Адамар рвал и метал: ему принесли наконечник от стрелы, которой ранили доктора, и он, едва взглянув на него, понял: стрелял свой. Не кто-то чужой, не враг, – свой! Он готов был казнить всех лучников, но понимал, что настоящего предателя нужно искать не среди рядовых воинов, а в верхах. Игорь не появлялся уже три ночи, и владыка, не зная, что с ним, не имея никаких известий, тяжело переживал случившееся. Но когда он смотрел в лица своих военачальников, пытаясь за сочувствием распознать того, кто действительно был виновен, то видел лишь одно: это мог быть любой из них. Доверие – хрупкая вещь, думал Адамар. Она разбивается при первом же ударе. Кому из них он мог довериться, с кем разделить свои мысли и чувства так, как делал это с врачом? Ни с одним! Все они, каждый по-своему, были хороши в деле, в ведении войн, в управлении пятитысячным войском. Но в каждом гнездилось что-то такое, что не позволяло вырасти дружбе. Он понимал: это страсти, глубокие пожелания, их собственные цели и стремления. Один жаждал подчинения, власти, другой – наживы, третий мечтал о просторных землях для себя и своей семьи. И каждый мог предать ради личных интересов.

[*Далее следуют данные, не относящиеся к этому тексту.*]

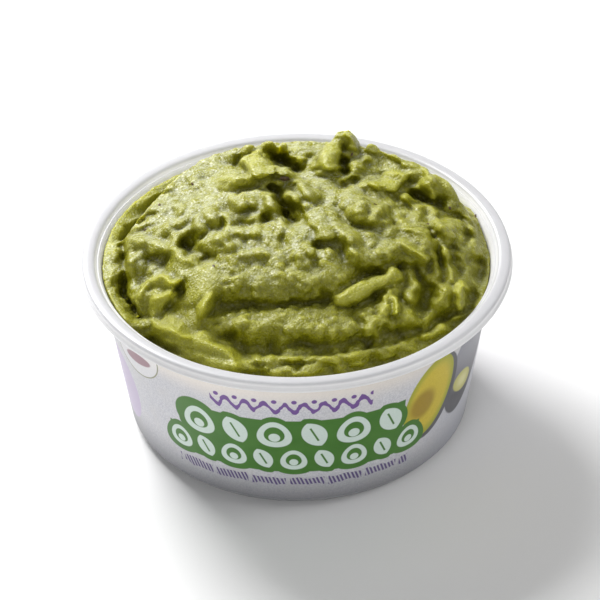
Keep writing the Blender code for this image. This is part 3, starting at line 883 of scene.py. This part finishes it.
def markRaised(piece):
    # an attribute from 0 in creases, through 0.5 on plain slopes, to 1 on crests
    mesh = piece.data
    places = pointsOf(piece)
    ends = np.empty(len(mesh.edges) * 2, int)
    mesh.edges.foreach_get("vertices", ends)
    ends = ends.reshape(-1, 2)
    both = np.concatenate([ends, ends[:, ::-1]])
    count = np.maximum(np.bincount(both[:, 0], minlength=len(places)), 1)

    def averaged(values):
        return np.bincount(both[:, 0], weights=values[both[:, 1]], minlength=len(places)) / count

    soft = places.copy()
    for turn in range(16):
        for axis in range(3):
            soft[:, axis] = 0.3 * soft[:, axis] + 0.7 * averaged(soft[:, axis])
    normals = np.empty(len(places) * 3)
    mesh.vertices.foreach_get("normal", normals)
    proud = ((places - soft) * normals.reshape(-1, 3)).sum(axis=1)
    for turn in range(2):
        proud = 0.5 * proud + 0.5 * averaged(proud)
    attribute = mesh.attributes.new("raised", "FLOAT", "POINT")
    attribute.data.foreach_set("value", np.clip(0.5 + proud * 1.1, 0, 1))
    # brighter yellow-green on the chunks and thin fins: partly the chunks' own colour, partly painted glow
    # of light shining through thin mash
    layout = layoutOf(places[:, 0], places[:, 1], places[:, 2])
    chunkAndGlow = np.zeros(len(places))
    for name, share in mash["chunkAndGlow"].items():
        stroke = lumps.get(name) or banks[name]
        height = strokeHeight(places[:, 0], layout, *stroke)
        chunkAndGlow = np.maximum(chunkAndGlow, share * np.clip(height / max(stroke[2]) * 1.6, 0, 1))
    radius = np.hypot(places[:, 0], places[:, 1])
    angle = np.degrees(np.arctan2(places[:, 1], places[:, 0])) % 360
    # the mash smeared up the wall on the far left gets a painted glow of light shining through the
    # translucent wall
    onWall = smoothStep(108, 122, angle) * (1 - smoothStep(172, 182, angle)) * smoothStep(41.5, 44.0, radius)
    attribute = mesh.attributes.new("chunkAndGlow", "FLOAT", "POINT")
    attribute.data.foreach_set("value", np.maximum(chunkAndGlow, onWall))
    level = normals.reshape(-1, 3)[:, 2]
    for turn in range(3):
        level = 0.4 * level + 0.6 * averaged(level)
    attribute = mesh.attributes.new("level", "FLOAT", "POINT")
    attribute.data.foreach_set("value", np.clip(level, 0, 1))
    # how far each place lies below the surface a few millimetres round it
    cells = int(2 * 47 / mash["depthCell"])
    column = np.clip(((places[:, 0] + 47) / mash["depthCell"]).astype(int), 0, cells - 1)
    row = np.clip(((places[:, 1] + 47) / mash["depthCell"]).astype(int), 0, cells - 1)
    top = np.full((cells, cells), -1.0)
    np.maximum.at(top, (row, column), places[:, 2])
    filled = (top > 0).astype(float)
    sums = np.where(top > 0, top, 0)
    reach = np.arange(-9, 10)
    weights = np.exp(-(reach * mash["depthCell"] / mash["depthReach"]) ** 2)
    for axis in (0, 1):
        sums = sum(w * np.roll(sums, k, axis) for w, k in zip(weights, reach))
        filled = sum(w * np.roll(filled, k, axis) for w, k in zip(weights, reach))
    around = sums / np.maximum(filled, 1e-6)
    deep = around[row, column] - places[:, 2]
    attribute = mesh.attributes.new("deep", "FLOAT", "POINT")
    attribute.data.foreach_set("value", np.clip(0.5 + deep * 0.066, 0, 1))


flecks = {
    "places": [(-2.4, 15.4, 0.95), (26.8, 31.0, 0.8), (-32.2, 14.2, 0.4), (-35.4, 6.2, 0.38),
        (18.6, 5.8, 0.42), (36.4, 10.6, 0.4),
               (42.8, 11.6, 0.36), (-24.4, 19.2, 0.34), (13.8, 27.4, 0.34), (-18.8, -12.6, 0.36),
               (30.8, 2.2, 0.34)],
    "thickness": 0.35,
    "seed": 11,
}


def skinFlecks(heap):
    # chips of dark avocado skin, pressed half into the mash
    toward = Vector((0, -mash["toward"][0], mash["toward"][1]))
    chips = []
    for k, (x, layout, size) in enumerate(flecks["places"]):
        start = Vector((x, layout, float(plainHeap(np.array(x), np.array(layout))))) + toward * 20
        hit, spot, normal, face = heap.ray_cast(start * mm, -toward)
        if not hit:
            continue
        bpy.ops.object.select_all(action="DESELECT")
        bpy.ops.mesh.primitive_ico_sphere_add(subdivisions=2, radius=size * mm, location=(0, 0, 0))
        chip = added("skinChip")
        bpy.ops.object.mode_set(mode="EDIT")
        bpy.ops.mesh.select_all(action="SELECT")
        bpy.ops.transform.vertex_random(offset=size * 0.4 * mm, uniform=0.2, seed=flecks["seed"] + k)
        bpy.ops.transform.resize(value=(1.25, 0.75, flecks["thickness"]))
        bpy.ops.object.mode_set(mode="OBJECT")
        turn = normal.to_track_quat("Z", "Y").to_matrix().to_4x4() @ Matrix.Rotation(1.7 * k, 4, "Z")
        chip.matrix_world = Matrix.Translation(spot) @ turn
        applyAll(chip)
        chips.append(chip)
    bpy.ops.object.select_all(action="DESELECT")
    for chip in chips:
        chip.select_set(True)
    bpy.context.view_layer.objects.active = chips[0]
    bpy.ops.object.join()
    piece = added("skinFlecks")
    smoothShade(piece, 50)
    return piece


def darkSkin():
    finish = Finish("darkSkin")
    place = finish.place()
    spots = finish.grain(place, 0.4, 2.0, 0.6)
    finish.set(
        Base_Color=finish.mix(spots.over(0.35, 0.65), paint(58, 44, 22), paint(104, 78, 44)),
        Roughness=spots * 0.3 + 0.3,
        Normal=finish.bump(spots, 0.1, 0.8),
    )
    return finish.material


def mashedAvocado():
    finish = Finish("mashedAvocado")
    place = finish.place()
    x, y, z = finish.split(place)
    broad = finish.grain(place, 9.0, 3.0, 0.55)
    clump = finish.grain(place, 2.2, 3.0, 0.6)
    fine = finish.grain(place, 0.55, 2.0, 0.6)
    sand = finish.node("ShaderNodeTexVoronoi", {"feature": "F1"}, {"Vector": place, "Scale": 1 / 0.62})
    raised = finish.attribute("raised")
    level = finish.attribute("level")
    deep = finish.attribute("deep")
    chunkAndGlow = finish.attribute("chunkAndGlow")
    # where painted sheen and glints go: most towards the back and the left, facing the back-left lamp
    paintedGlareSide = y.over(-26.0, -6.0) * (1 - x.over(2.0, 26.0) * 0.75) * 0.8 + 0.15
    colour = finish.mix(broad.over(0.35, 0.65), paint(134, 134, 10), paint(150, 149, 18))
    # painted shade in creases: darker olive where the surface lies below its neighbours
    creaseShade = finish.mix(0.4, colour, paint(96, 94, 12))
    colour = finish.mix(raised.over(0.2, 0.6) * 0.7 + 0.3, creaseShade, colour)
    # painted shade on steep faces, darker and more olive than the tops
    colour = finish.mix(level.under(0.6, 0.15) * 0.5, colour, paint(116, 115, 4))
    # painted sheen: pale whitish patches on the upward tops
    paintedSheen = level.over(0.62, 0.98) * clump.over(0.35, 0.6) * paintedGlareSide * 0.6
    colour = finish.mix(paintedSheen, colour, paint(200, 203, 170))
    colour = finish.mix(raised.over(0.5, 0.95) * 0.3, colour, paint(184, 184, 92))
    # painted glints: fine whitish specks on the upward tops
    paintedGlints = fine.over(0.48, 0.7) * level.over(0.45, 0.85) * paintedGlareSide * 0.5
    colour = finish.mix(paintedGlints, colour, paint(222, 224, 196))
    colour = finish.mix(fine.under(0.46, 0.34) * 0.25, colour, paint(120, 120, 6))
    # brighter yellow-green chunks and fins: partly own colour, partly painted glow of light through thin
    # mash and the wall
    colour = finish.mix(chunkAndGlow * 0.45, colour, finish.mix(clump, paint(176, 175, 36), paint(190, 190, 84)))
    # painted shade in hollows that lie below the surface round them
    colour = finish.mix(deep.over(0.5, 0.85) * 0.8, colour, finish.mix(0.6, colour, paint(56, 54, 4)))
    finish.set(
        Base_Color=colour,
        Roughness=(0.46 - level.under(0.6, 0.3) * 0.08 - fine.over(0.55, 0.7) * 0.15).most(0.15),
        IOR=1.44,
        Subsurface_Weight=0.65,
        Subsurface_Radius=(1.0, 0.95, 0.25),
        Subsurface_Scale=0.0036,
        Coat_Weight=fine.over(0.45, 0.65) * 0.35,
        Coat_Roughness=0.28,
        Normal=finish.bump(fine * 0.65 - sand * 0.35, 0.6, 1.0),
    )
    return finish.material


view = {
    "target": (0.65, 0.0, 29.5),
    "distance": 650.0,
    "elevation": 36.84,
    "roll": -1.09,
    "lens": 164.8,
}


def cameraAndLight():
    bpy.ops.object.select_all(action="DESELECT")
    bpy.ops.object.camera_add()
    camera = added("viewCamera")
    lift = math.radians(view["elevation"])
    back = Vector((0, -math.cos(lift), math.sin(lift)))
    spot = (Vector(view["target"]) + back * view["distance"]) * mm
    turned = Matrix.Rotation(math.pi / 2 - lift, 4, "X")
    turned = turned @ Matrix.Rotation(math.radians(view["roll"]), 4, "Z")
    camera.matrix_world = Matrix.Translation(spot) @ turned
    camera.data.lens = view["lens"]
    camera.data.sensor_width = 36
    camera.data.clip_start = 0.01
    bpy.context.scene.camera = camera
    for name, spot, size, watts in (
        ("backSoftbox", (-0.34, 0.50, 0.56), 0.34, 10.4),
        ("topSoftbox", (0.10, 0.05, 0.9), 0.60, 0.5),
        ("rightSoftbox", (0.50, -0.04, 0.34), 0.30, 1.1),
        ("frontFill", (-0.20, -0.75, 0.35), 0.60, 2.5),
    ):
        bpy.ops.object.light_add(type="AREA", location=spot)
        lamp = bpy.context.object
        lamp.name = name
        lamp.data.size = size
        lamp.data.energy = watts
        lamp.rotation_euler = (Vector((0, 0, 0.03)) - Vector(spot)).to_track_quat("-Z", "Y").to_euler()
    world = bpy.data.worlds.new("paleRoom")
    bpy.context.scene.world = world
    world.use_nodes = True
    world.node_tree.nodes["Background"].inputs["Color"].default_value = (1.0, 1.0, 1.0, 1.0)
    world.node_tree.nodes["Background"].inputs["Strength"].default_value = 0.15
    bpy.context.scene.view_settings.view_transform = "Standard"


def floorSheet():
    bpy.ops.object.select_all(action="DESELECT")
    bpy.ops.mesh.primitive_plane_add(size=6, location=(0, 0, 0))
    piece = added("floorSheet")
    finish = Finish("paleFloor")
    finish.set(Base_Color=paint(232, 232, 232), Roughness=0.7)
    piece.data.materials.append(finish.material)


def dressed(piece, material, slot, *nodes):
    piece.data.materials.clear()
    piece.data.materials.append(material)
    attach(piece, "root")
    if nodes:
        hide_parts(*nodes)


cameraAndLight()
floorSheet()
print("stage set")
dressed(turnedTub(), milkyPlastic(), "milky_plastic", "tub")
print("tub turned")
dressed(printedBand(), printFilm(), "printed_film", "wrap")
print("wrap printed")
heap = guacamoleMash()
dressed(heap, mashedAvocado(), "mashed_avocado", "guacamole")
dressed(skinFlecks(heap), darkSkin(), "mashed_avocado")
print("guacamole heaped")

У Игоря этого не было. Он приходил, чтобы отдать. Не приобрести, – отдать. И отсюда – удивительная свобода, которая сквозила в каждом слове, взгляде, жесте. Он довольствовался крохотным местом в углу лазарета и никогда не сказал Адамару: «хочу!» или «дай!» Никогда не просил для себя. Но делился всем. Мёрз в походах, сам приносил воинов с поля, бесконечно лечил, спасал, помогал. А сколько глубины в словах, сколько тонких советов в беседах! Адамар был окружён не глупцами, но только в Игоре видел ясный, благородный ум, лишенный всякого себялюбия. А потому – доверял.
Глубокой ночью, мучаясь отсутствием вестей от друга, владыка сидел в своём шатре, окруженный зыбкими тенями, и пристально смотрел на жаркие угли, поставленные слугой для тепла. Он ждал, что вот-вот раздадутся шаги и появится доктор: ведь бывало, тот приходил очень поздно, после того, как осмотрит больных. Но лишь тишина царила вокруг, и ветер слегка шевелил полог палатки. Удушливая тяжесть легла на сердце. Есть люди, теряя которых, мы ощущаем невосполнимую утрату. Таким был для Адамара врач. Вернётся ли он? Захочет ли опять подставить себя под удар? Простит ли этому миру ненависть?